[start]

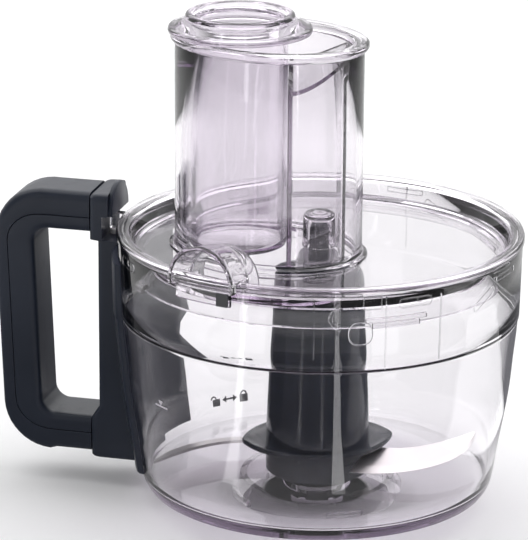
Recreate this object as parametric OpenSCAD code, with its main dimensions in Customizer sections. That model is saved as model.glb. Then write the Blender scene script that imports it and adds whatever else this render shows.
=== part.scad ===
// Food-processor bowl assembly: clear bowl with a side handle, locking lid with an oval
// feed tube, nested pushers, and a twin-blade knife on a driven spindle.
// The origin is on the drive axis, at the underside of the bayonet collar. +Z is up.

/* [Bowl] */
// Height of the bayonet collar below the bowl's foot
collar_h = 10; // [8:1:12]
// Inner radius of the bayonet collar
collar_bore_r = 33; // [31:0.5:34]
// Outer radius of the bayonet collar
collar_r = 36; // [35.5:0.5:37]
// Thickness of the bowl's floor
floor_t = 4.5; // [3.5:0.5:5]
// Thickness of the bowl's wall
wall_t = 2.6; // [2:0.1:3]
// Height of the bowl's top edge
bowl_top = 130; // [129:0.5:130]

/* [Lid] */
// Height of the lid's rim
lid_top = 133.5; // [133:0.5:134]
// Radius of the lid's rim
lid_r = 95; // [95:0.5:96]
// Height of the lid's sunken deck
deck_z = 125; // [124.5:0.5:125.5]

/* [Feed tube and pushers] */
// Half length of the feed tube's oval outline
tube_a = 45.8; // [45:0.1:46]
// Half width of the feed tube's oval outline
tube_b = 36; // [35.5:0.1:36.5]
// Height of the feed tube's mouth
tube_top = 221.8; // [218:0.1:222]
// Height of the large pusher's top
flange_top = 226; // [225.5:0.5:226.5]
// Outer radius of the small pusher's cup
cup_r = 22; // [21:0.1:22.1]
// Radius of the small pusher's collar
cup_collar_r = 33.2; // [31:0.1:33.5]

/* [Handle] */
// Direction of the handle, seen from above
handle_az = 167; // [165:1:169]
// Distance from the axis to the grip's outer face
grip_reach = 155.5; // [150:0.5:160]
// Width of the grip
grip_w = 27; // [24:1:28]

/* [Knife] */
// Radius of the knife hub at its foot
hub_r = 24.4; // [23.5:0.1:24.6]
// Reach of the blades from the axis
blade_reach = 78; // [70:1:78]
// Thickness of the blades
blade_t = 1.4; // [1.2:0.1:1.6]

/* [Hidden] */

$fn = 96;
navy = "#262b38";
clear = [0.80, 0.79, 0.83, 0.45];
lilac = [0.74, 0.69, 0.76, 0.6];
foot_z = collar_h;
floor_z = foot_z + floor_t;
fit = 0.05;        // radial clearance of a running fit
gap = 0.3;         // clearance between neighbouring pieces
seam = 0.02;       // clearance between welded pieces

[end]

_Exercise task_:
Lines from the beginning of the data above through the line containing "collar. +Z is up." are to be returned exactly, and no others.

_Full output_:
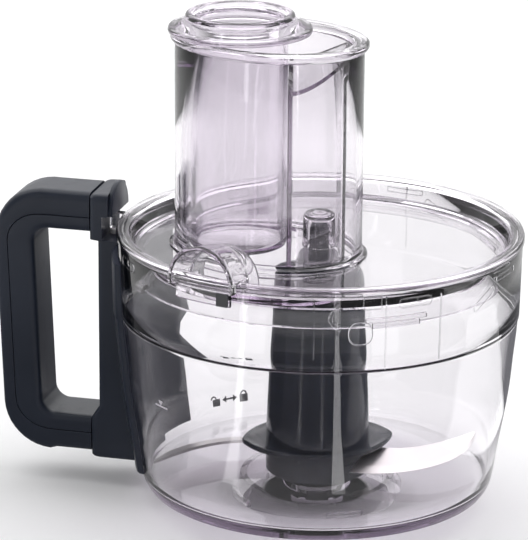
Recreate this object as parametric OpenSCAD code, with its main dimensions in Customizer sections. That model is saved as model.glb. Then write the Blender scene script that imports it and adds whatever else this render shows.
=== part.scad ===
// Food-processor bowl assembly: clear bowl with a side handle, locking lid with an oval
// feed tube, nested pushers, and a twin-blade knife on a driven spindle.
// The origin is on the drive axis, at the underside of the bayonet collar. +Z is up.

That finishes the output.